Long-serving executives KVS Manian and Shanti Ekambaram, who separately head the corporate and consumer businesses, were seen as candidates to succeed Uday Kotak. Ultimately they were passed over. Manian will now become joint managing director alongside Vaswani, and Ekambaram will become deputy managing director. Their key responsibilities appear unchanged.

The result pushes Kotak Mahindra back to a leadership structure similar to one in place when Uday Kotak was in charge. Manian steps into the shoes of Dipak Gupta who was joint managing director for almost two decades. Yet, such a division of labour is often, ironically, easier to manage when large shareholders are CEOs because everyone knows they call the shots.

Ultimately, Kotak Mahindra’s rejigged setup stands out from its big private sector bank peers.

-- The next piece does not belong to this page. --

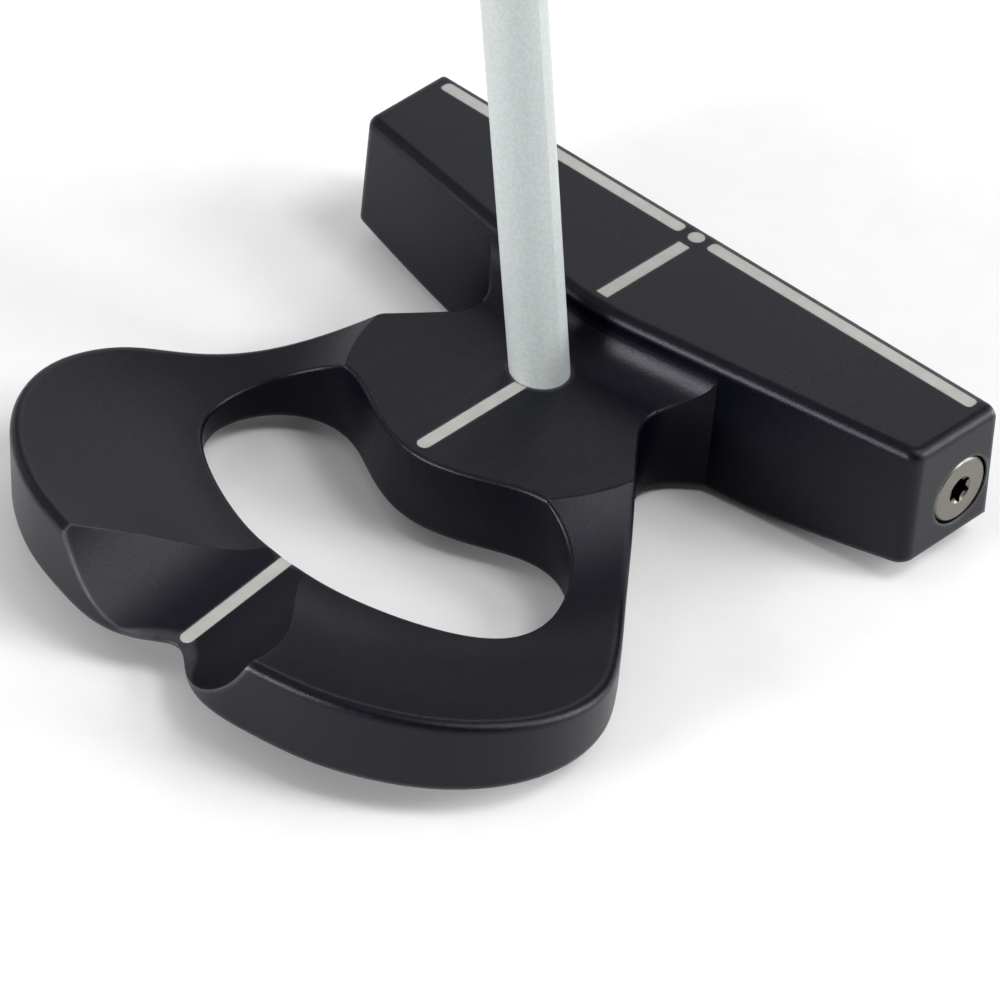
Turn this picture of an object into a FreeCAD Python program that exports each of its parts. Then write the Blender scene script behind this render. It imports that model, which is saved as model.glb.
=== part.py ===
import FreeCAD, Part
import math
import os

from FreeCAD import Rotation, Vector

# Mallet putter, right-handed, millimetres.
# Origin: middle of the flat rest patch of the sole, on the ground.
# +X runs from heel to toe, +Y towards the target (out of the face), +Z up.

# --- front bar -------------------------------------------------------------
BAR_TOP = 24.3             # top of the bar above the ground
BAR_HALF = 56.9            # half length of the bar along its top front edge
FACE_Y = 9.0               # top edge of the face
FACE_LOFT = 3.0            # degrees
END_DRAFTS = {1: 1.5, -1: 4.2}  # degrees, the toe and heel ends lean outward towards the sole
END_SPLAY = 2.4            # degrees, the bar is a little longer at the face
BACK_APEX_Y = -17.4        # where the two back walls would meet in a sharp corner
BACK_SWEEP = 0.162         # rise of the back wall towards the face per mm of X
BACK_BEND_R = 50.0         # soft bend between the two back walls
TOP_R = 1.8                # rounding of the top edge at the back, heel and toe
END_BACK_R = 2.4           # rounding of the vertical corners at heel and toe

# --- sole ------------------------------------------------------------------
REST_HALF_X = 8.0          # half width of the flat rest patch
SOLE_CAMBER_R = 290.0      # camber towards heel and toe
# Sole along the centre plane, front to back: Y and height.
SOLE_PROFILE = [(40.0, 0.0), (-8.0, 0.0), (-12.5, 1.0), (-120.0, 7.1)]

# --- plateau, ring and scoop ------------------------------------------------
PLATEAU_Z = 16.1           # flat deck that holds the shaft
COVE_R = 5.9               # hollow between the deck and the bar
RING_FLOOR_Z = 4.8         # lowest level that the ring top tends to
LOBE_START_X = 8.2         # the ring top rises outward from here
LOBE_RISE = 0.0039         # per mm squared
TAIL_START_Y = -52.7       # the ring top rises rearward from here
TAIL_RISE = 0.0054         # per mm squared
DECK_FLARE_X = -9.9        # centre of the flare that joins the deck to the arms
DECK_FLARE_Y = -28.3
DECK_FLARE_REACH = 61.8    # radius where the flare dies out in the ring top
DECK_FLARE_RISE = 0.0158   # per mm squared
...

While it is normal to have a deputy managing director, the leaders of Axis Bank, ICICI and HDFC Bank are CEO and managing directors and none of them shares the latter title with anyone else on their respective boards.

The overhaul is in part a way to preserve the hard-earned culture of the bank and ensure Vaswani has some extra handholding while he settles into his position. It may also recogise that he's relatively new to the Indian market, having spent many years working overseas. He can focus on the bank's digital transformation. It's border-line firefighting too: Manian was in the running to lead the $4.7 billion Federal Bank, NDTV Profit and other Indian media reported before the rejig was announced on Monday.

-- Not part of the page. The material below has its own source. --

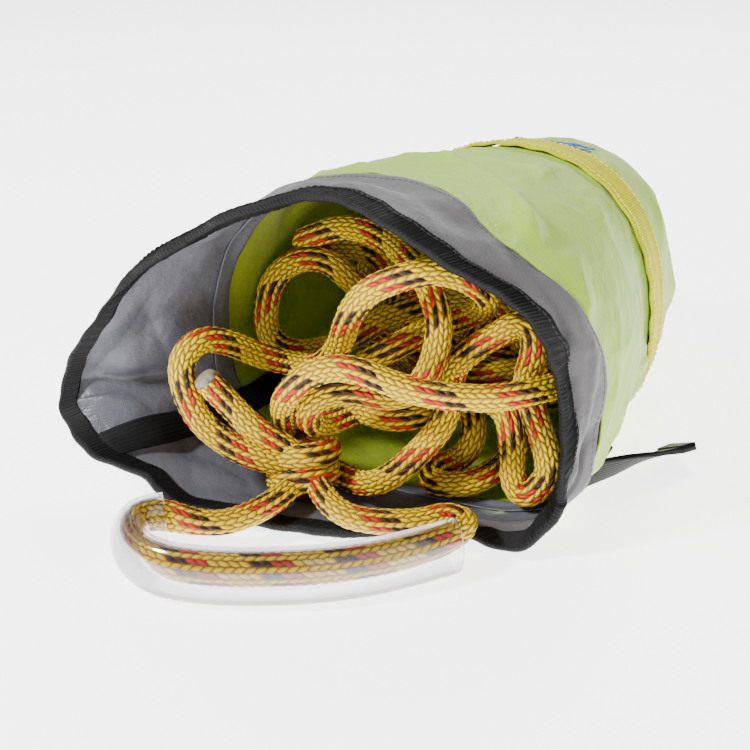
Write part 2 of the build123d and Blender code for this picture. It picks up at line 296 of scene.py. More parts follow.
CARRIERS = 8             # strands each way round the rope
PITCH = 0.0305           # one turn of a strand, in metres of rope


def rope_material(name, painted_shade_factor):
    """Braided rope: slanted picks in columns, with black and red tracer strands one way round."""
    n = Nodes(name)
    u, v = n.uv()
    columns = n.math("MULTIPLY", u, 2.0 * CARRIERS)
    column = n.math("FLOOR", columns)
    across = n.math("SUBTRACT", n.math("SUBTRACT", columns, column), 0.5)
    odd = n.math("FLOORED_MODULO", n.math("ADD", column, 0.25), 2.0)
    odd = n.math("GREATER_THAN", odd, 1.0)
    way = n.math("MULTIPLY_ADD", odd, 2.0, -1.0)
    climb = n.math("MULTIPLY", way, n.math("MULTIPLY_ADD", across, 0.5, n.math("MULTIPLY", column, 0.5)))
    place = n.math("ADD", n.math("MULTIPLY", v, CARRIERS / PITCH), climb)
    row = n.math("FLOOR", place)
    along = n.math("SUBTRACT", n.math("SUBTRACT", place, row), 0.5)
    edge = n.math("POWER", n.math("ABSOLUTE", n.math("MULTIPLY", across, 2.0)), 3.0)
    end = n.math("POWER", n.math("ABSOLUTE", n.math("MULTIPLY", along, 2.0)), 2.2)
    height = n.math("SUBTRACT", 1.0, n.math("MINIMUM", n.math("ADD", edge, end), 1.0))
    strand = n.math("FLOORED_MODULO", n.math("ADD", row, 0.25), float(CARRIERS))
    even = n.math("SUBTRACT", 1.0, odd)
    black = n.math("MULTIPLY", even, n.math("LESS_THAN", strand, 2.0))
    red = n.math("MULTIPLY", even, n.math("LESS_THAN", strand, 4.0))
    fibre = n.noise(2600.0, 2.0)
    # painted_shade_factor dims all the rope's colours: below 1 it paints shade into the rope's own colour
    yellow = n.mix(fibre, fade((0.80, 0.48, 0.0), painted_shade_factor), fade((1.0, 0.76, 0.0), painted_shade_factor))
    color = n.mix(red, yellow, fade((0.60, 0.018, 0.012), painted_shade_factor))
    color = n.mix(black, color, (0.006, 0.006, 0.007, 1.0))
    # painted shade: the gaps between the picks are darkened towards dark brown, standing in for the shade
    # between the strands
    gap_painted_shade = n.math("POWER", n.math("SUBTRACT", 1.0, height), 1.7)
    color = n.mix(n.math("MULTIPLY", gap_painted_shade, 0.85), color, (0.17, 0.045, 0.0, 1.0))
    n.set(Base_Color=color, Roughness=0.38)
    n.bsdf.inputs["Specular IOR Level"].default_value = 0.35
    n.bump(n.math("ADD", height, n.math("MULTIPLY", fibre, 0.2)), 0.0006, 1.0)
    return n.material


def pick_height(u, v):
    """Height of the rope's picks, 0 to 1, at u turns round it and v metres along it."""
    columns = 2 * CARRIERS * u
    column = np.floor(columns + 1e-6)
    across = columns - column - 0.5
    way = np.where(np.mod(column, 2) > 0.5, 1.0, -1.0)
    place = v * CARRIERS / PITCH + way * (0.5 * across + 0.5 * column)
    along = place - np.floor(place) - 0.5
    return 1 - np.minimum(np.abs(2 * across) ** 3.0 + np.abs(2 * along) ** 2.2, 1.0)


def plain_material(name, color, roughness, noise_scale=0.0, noise_amount=0.0, bump=0.0, specular=0.5):
    n = Nodes(name)
    tone = color
    if noise_scale:
        speck = n.noise(noise_scale, 3.0)
        tone = n.mix(speck, fade(color, 1 - noise_amount), fade(color, 1 + noise_amount))
        if bump:
            n.bump(speck, bump, 0.6)
    n.set(Base_Color=tone, Roughness=roughness)
    n.bsdf.inputs["Specular IOR Level"].default_value = specular
    return n.material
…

Continuity may be key. Kotak Mahindra has had a higher employee attrition rate than its peers. Fortunately, the bank is otherwise in better shape than most. As high interest rates keep liquidity tight, lenders are looking for low-cost deposits. Kotak’s liquidity coverage and loan-to-deposit ratios stood at 126% and 88% at the end of December, better than HDFC Bank’s 110% on both metrics. That's reflected in Kotak Mahindra's rich valuation at 3.1 times its 12-month forward book value, per LSEG. The management reshuffle feels abrupt but won't take off too much shine.